In a statement dated January 22, 2026, KSB CEO Jude Chesire addressed growing concerns sparked by Kenya National Bureau of Statistics (KNBS) indicators, stating there is no cause for panic or speculative buying.

The KNBS data revealed that national sugar production experienced a 25% drop, falling from a historic high of 815,000 metric tonnes (MT) in 2024 to 613,000 MT in 2025. This output covered only 61 per cent of the national demand, which currently stands at 1.2 million MT.

Govt Explains Reasons for Lower Sugar Production in 2025

According to the KSB, the reduced output was not a failure of the sector but a result of a transition year defined by three main factors:

  • Cane Maturity Profiles: Following a massive harvest in 2024, much of the cane in 2025 was still in developmental stages. To protect future earnings for farmers, seven sugar factories in the Lower and Upper Western regions were temporarily closed to allow crops to reach optimal sucrose content.
  • Infrastructure Rehabilitation: Four state-owned factories were closed to facilitate a KSh 12.5 billion renovation and leasing program to private investors. Additionally, Kwale Sugar remained non-operational throughout 2025.

Also Read: Kenya Sugar Board Orders Registration of Sugar Repackers

  • Adverse Weather: Persistent dry spells starting in late 2025 have slowed cane development and reduced the tonnage produced per hectare.

Why Sugar Prices Are Not Rising

Despite these supply challenges, the government stated it has implemented market stabilisation measures to protect consumers from artificial shortages and price hikes.

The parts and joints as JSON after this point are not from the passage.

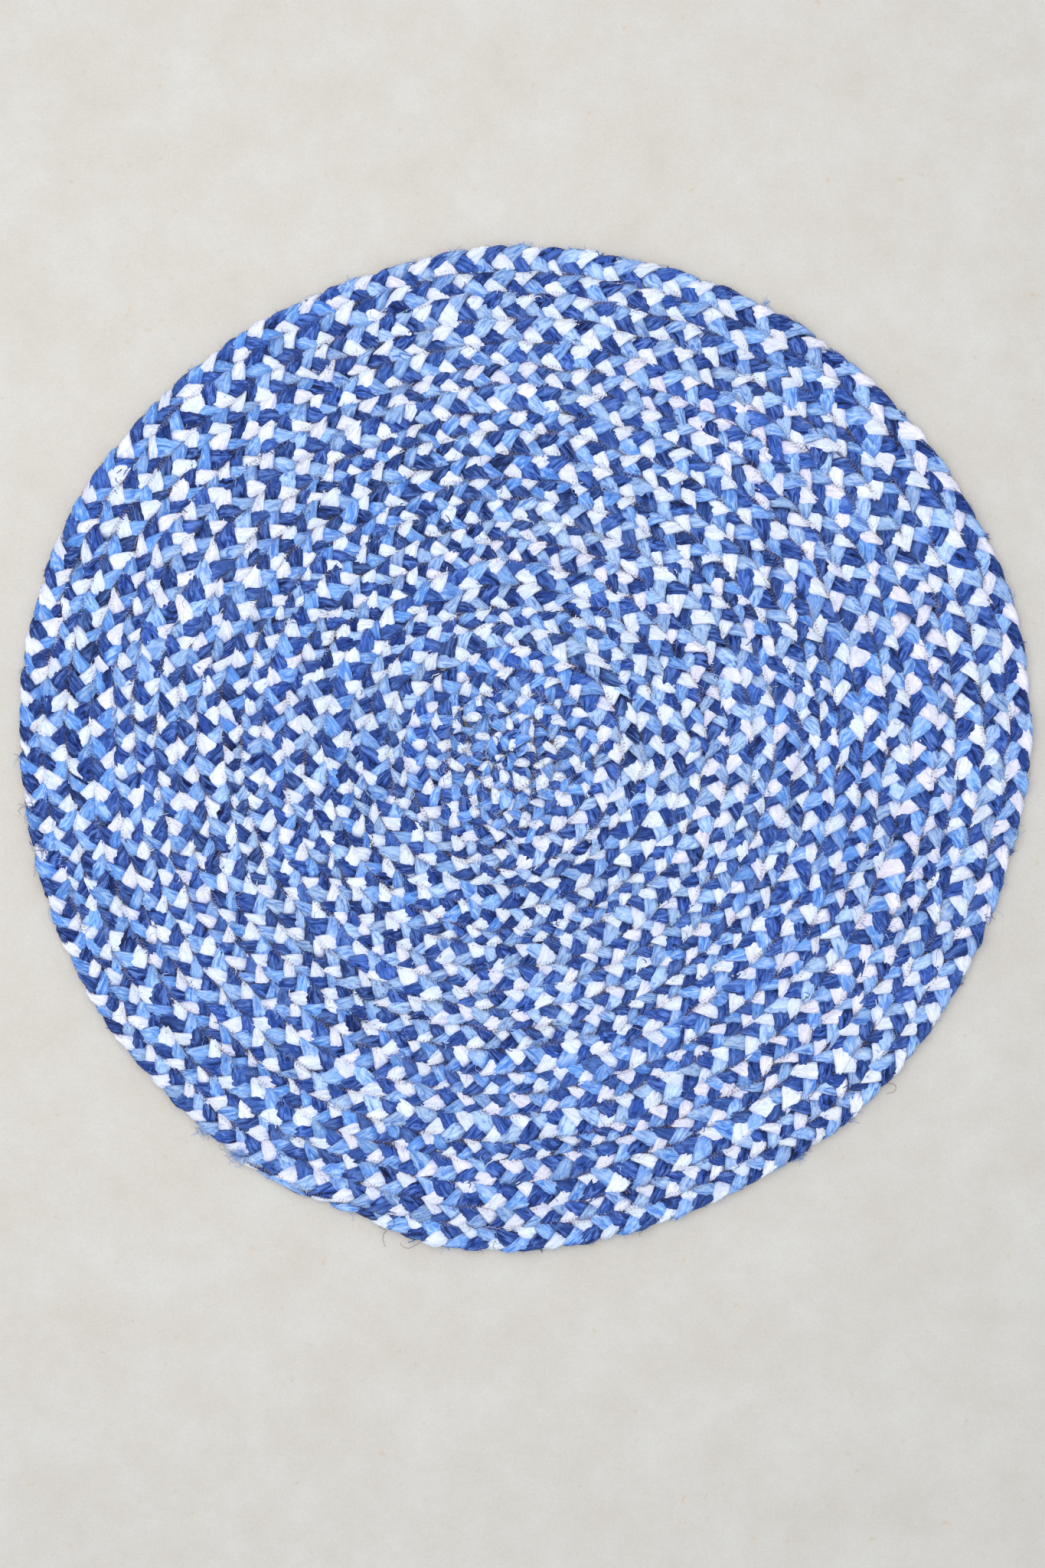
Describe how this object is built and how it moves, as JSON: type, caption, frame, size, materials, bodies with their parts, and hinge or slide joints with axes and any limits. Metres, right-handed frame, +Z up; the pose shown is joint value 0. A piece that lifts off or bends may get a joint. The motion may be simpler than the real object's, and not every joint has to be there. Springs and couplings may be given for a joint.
{
  "type": "braided rug",
  "caption": "Round floor rug: a three-strand cotton rag plait wound flat into a coil and zigzag sewn turn to turn, with a tapered tail at its rim.",
  "frame": {"origin": "on the floor under the middle of the rug's own box", "axes": "+Z up through the rug's thickness; +X to the right and +Y away from the viewer, as the rug lies in the picture; the plait's tail is at the front left"},
  "size_m": [0.908, 0.9002, 0.01],
  "materials": {
    "plaited_rags": "matte plaited cotton rags in white, light blue and dark blue",
    "white_rags": "matte bleached cotton jersey strip, softly creased",
    "light_blue_rags": "matte light blue cotton strip, finely creased",
    "dark_blue_rags": "matte dark blue cotton strip, finely creased and frayed",
    "sewing_thread": "spun sewing thread, grey blue with a tan length"
  },
  "bodies": {
    "root": {"rug": "plaited_rags"}
  },
  "joints": []
}
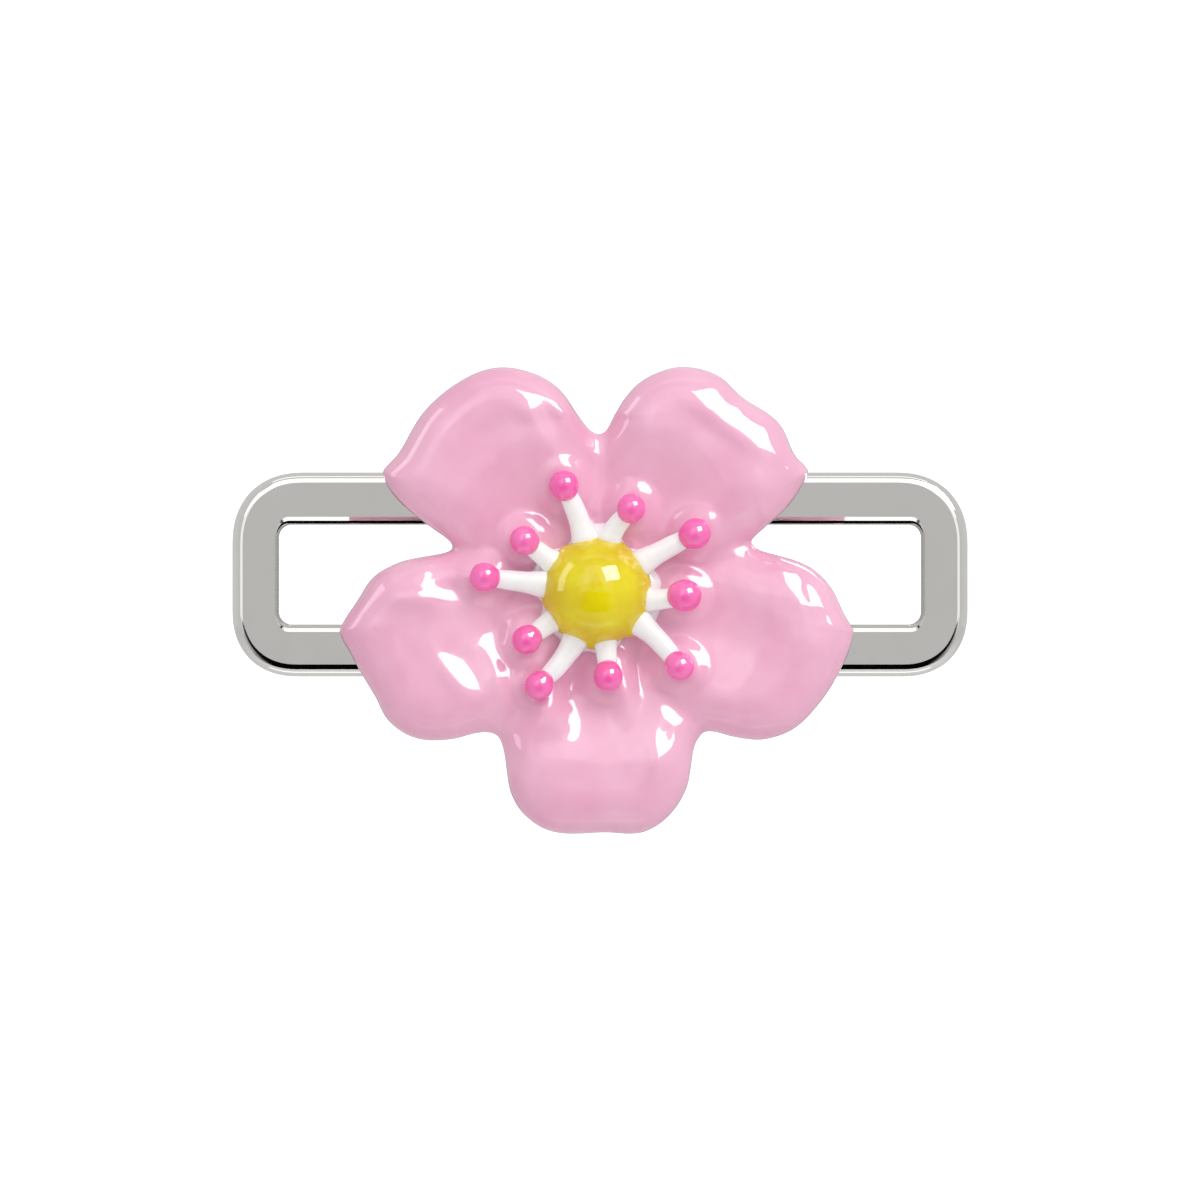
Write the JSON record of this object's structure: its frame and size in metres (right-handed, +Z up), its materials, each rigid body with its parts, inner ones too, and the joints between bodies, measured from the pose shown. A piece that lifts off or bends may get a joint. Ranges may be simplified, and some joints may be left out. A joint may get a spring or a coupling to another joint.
{
  "type": "hat pin",
  "caption": "Blossom ornament in coloured enamel on an open rectangular slide frame, with a hinged bar pin and a turning safety catch on the back.",
  "frame": {"origin": "middle of the slide frame on its back face, the plane that lies against the hat", "axes": "+X to the wearer's view right along the frame's long side, +Z up, the flower faces -Y and the pin side faces +Y"},
  "size_m": [0.04, 0.0118, 0.0256],
  "materials": {
    "frame_metal": "polished silver-coloured plating",
    "base_metal": "cast, silver-coloured plating",
    "pin_metal": "pressed, silver-coloured plating",
    "catch_metal": "turned, silver-coloured plating",
    "steel_wire": "drawn steel wire, ground point",
    "petal_enamel": "thick glossy light pink enamel",
    "pink_enamel": "glossy hot pink enamel",
    "white_enamel": "glossy white enamel",
    "yellow_enamel": "glossy yellow enamel"
  },
  "bodies": {
    "brooch": {"slide_frame": "frame_metal", "bridge_plate": "frame_metal", "flower_base": "base_metal", "petal_enamel": "petal_enamel", "stamen_hub": "white_enamel", "centre_dome": "yellow_enamel", "pin_bar": "pin_metal", "hinge_rivet": "pin_metal", "catch_housing": "pin_metal", "fixing_rivets": "pin_metal", "filament_01": "white_enamel", "filament_02": "white_enamel", "filament_03": "white_enamel", "filament_04": "white_enamel", "filament_05": "white_enamel", "filament_06": "white_enamel", "filament_07": "white_enamel", "filament_08": "white_enamel", "filament_09": "white_enamel", "filament_10": "white_enamel", "anther_01": "pink_enamel", "anther_02": "pink_enamel", "anther_03": "pink_enamel", "anther_04": "pink_enamel", "anther_05": "pink_enamel", "anther_06": "pink_enamel", "anther_07": "pink_enamel", "anther_08": "pink_enamel", "anther_09": "pink_enamel", "anther_10": "pink_enamel"},
    "stem": {"pin_stem": "steel_wire"},
    "roller": {"catch_roller": "catch_metal"}
  },
  "joints": [
    {"name": "stem_swing", "type": "hinge", "parent": "brooch", "child": "stem", "pos_m": [-0.00757, 0.00215, -0.0011], "axis": [0, 0, 1], "range_deg": [0, 100]},
    {"name": "catch_turn", "type": "hinge", "parent": "brooch", "child": "roller", "pos_m": [0.00645, 0.00215, -0.0011], "axis": [1, 0, 0], "range_deg": [0, 120]}
  ]
}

These measures ensure that sugar remains available and that prices stay predictable even as the country navigates the current production cycle.

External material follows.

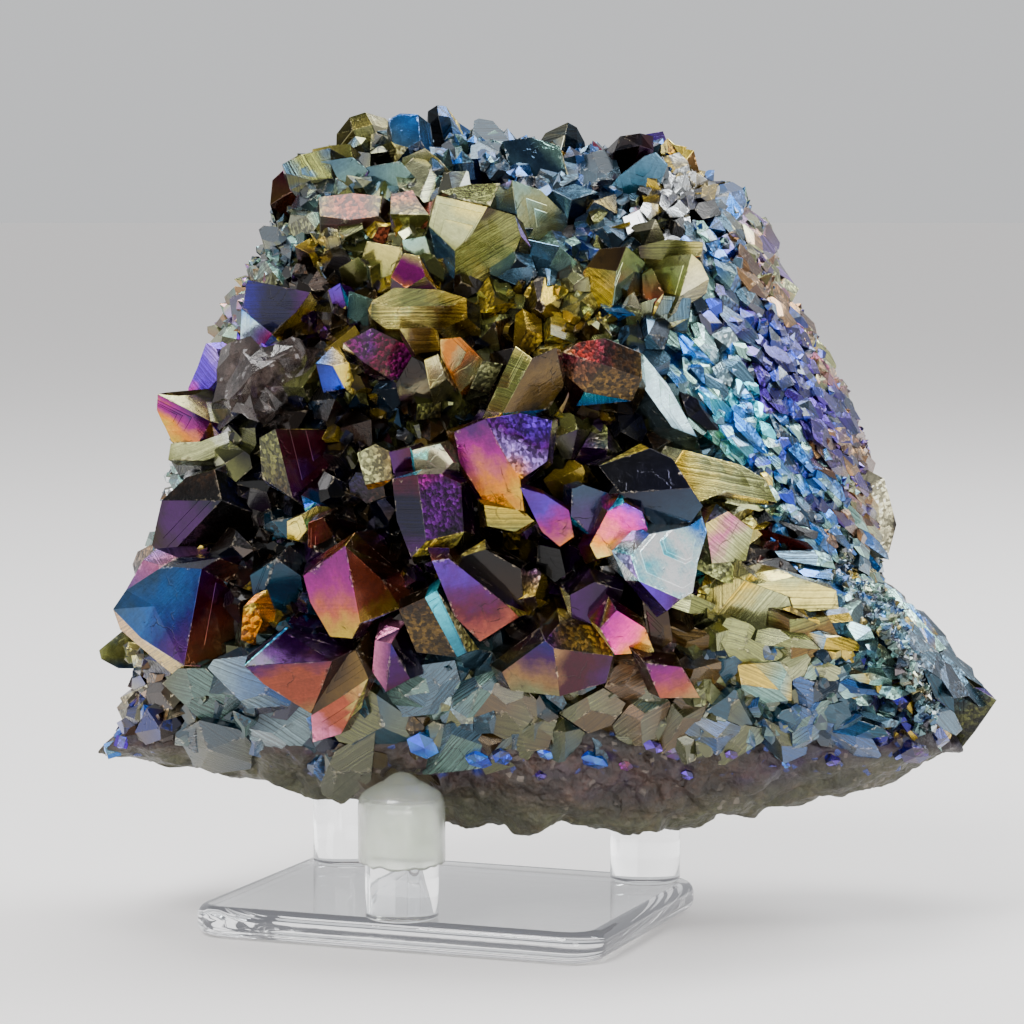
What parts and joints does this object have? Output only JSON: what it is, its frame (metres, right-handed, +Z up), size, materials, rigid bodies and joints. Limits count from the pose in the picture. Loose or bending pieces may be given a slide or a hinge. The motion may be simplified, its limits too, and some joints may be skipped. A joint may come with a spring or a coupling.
{
  "type": "aura quartz cluster",
  "caption": "Metal-coated quartz crystal cluster with a rough matrix foot, resting on a clear acrylic plate with three short pegs.",
  "frame": {"origin": "centre of the stand plate's underside", "axes": "+Z up, +X along the width of the cluster towards its low end, +Y from the front to the back"},
  "size_m": [0.1208, 0.0689, 0.1091],
  "materials": {
    "aura_quartz": "iridescent metal-coated crystal",
    "clear_acrylic": "clear gloss",
    "milky_vinyl": "milky, satin"
  },
  "bodies": {
    "root": {"crystal_cluster": "aura_quartz", "stand_base": "clear_acrylic", "stand_peg_front": "clear_acrylic", "stand_peg_rear_left": "clear_acrylic", "stand_peg_rear_right": "clear_acrylic", "front_peg_cap": "milky_vinyl"}
  },
  "joints": []
}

The KSB stressed that the industry is currently being rebuilt for long-term sustainability. A KSh 1.2 billion Sugar Development Levy is currently being utilised to accelerate cane development in 2026, which includes the introduction of early-maturing varieties and the expansion of cultivation areas.

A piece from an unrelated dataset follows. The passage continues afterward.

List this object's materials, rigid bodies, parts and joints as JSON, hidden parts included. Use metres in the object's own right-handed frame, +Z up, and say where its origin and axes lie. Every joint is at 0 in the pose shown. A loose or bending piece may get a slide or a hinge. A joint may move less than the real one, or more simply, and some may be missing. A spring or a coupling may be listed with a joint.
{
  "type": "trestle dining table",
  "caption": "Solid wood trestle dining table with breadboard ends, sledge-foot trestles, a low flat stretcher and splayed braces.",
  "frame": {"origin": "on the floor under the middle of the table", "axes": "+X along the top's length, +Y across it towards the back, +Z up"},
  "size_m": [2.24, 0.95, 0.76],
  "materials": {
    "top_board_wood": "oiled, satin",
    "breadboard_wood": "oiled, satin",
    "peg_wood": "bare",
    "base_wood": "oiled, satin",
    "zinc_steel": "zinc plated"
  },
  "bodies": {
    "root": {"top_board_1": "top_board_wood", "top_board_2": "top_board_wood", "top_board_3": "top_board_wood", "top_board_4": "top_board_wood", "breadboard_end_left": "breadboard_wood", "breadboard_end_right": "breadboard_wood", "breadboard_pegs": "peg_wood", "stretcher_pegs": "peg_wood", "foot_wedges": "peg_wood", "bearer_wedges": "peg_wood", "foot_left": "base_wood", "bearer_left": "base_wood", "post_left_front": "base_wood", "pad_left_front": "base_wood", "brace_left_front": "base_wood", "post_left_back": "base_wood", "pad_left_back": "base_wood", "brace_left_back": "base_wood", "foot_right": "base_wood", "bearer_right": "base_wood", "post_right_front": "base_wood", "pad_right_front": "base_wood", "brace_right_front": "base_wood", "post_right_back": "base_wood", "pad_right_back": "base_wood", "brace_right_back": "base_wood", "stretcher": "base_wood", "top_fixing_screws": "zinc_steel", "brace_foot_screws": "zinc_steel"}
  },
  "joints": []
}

The government maintains that the current challenges are temporary and part of a major reform phase.

Also Read: CS Mutua Defends Sugar Sector Layoffs Before Senate Committee

With millions of tonnes of cane already in the ground, the KSB projects that harvesting and milling will resume strongly by October-November 2026, marking a sustained rebound for the domestic industry.

“The reforms are permanent. The assurance to Kenyans is clear: sugar supply will remain stable as the industry completes its recovery,” said KSB.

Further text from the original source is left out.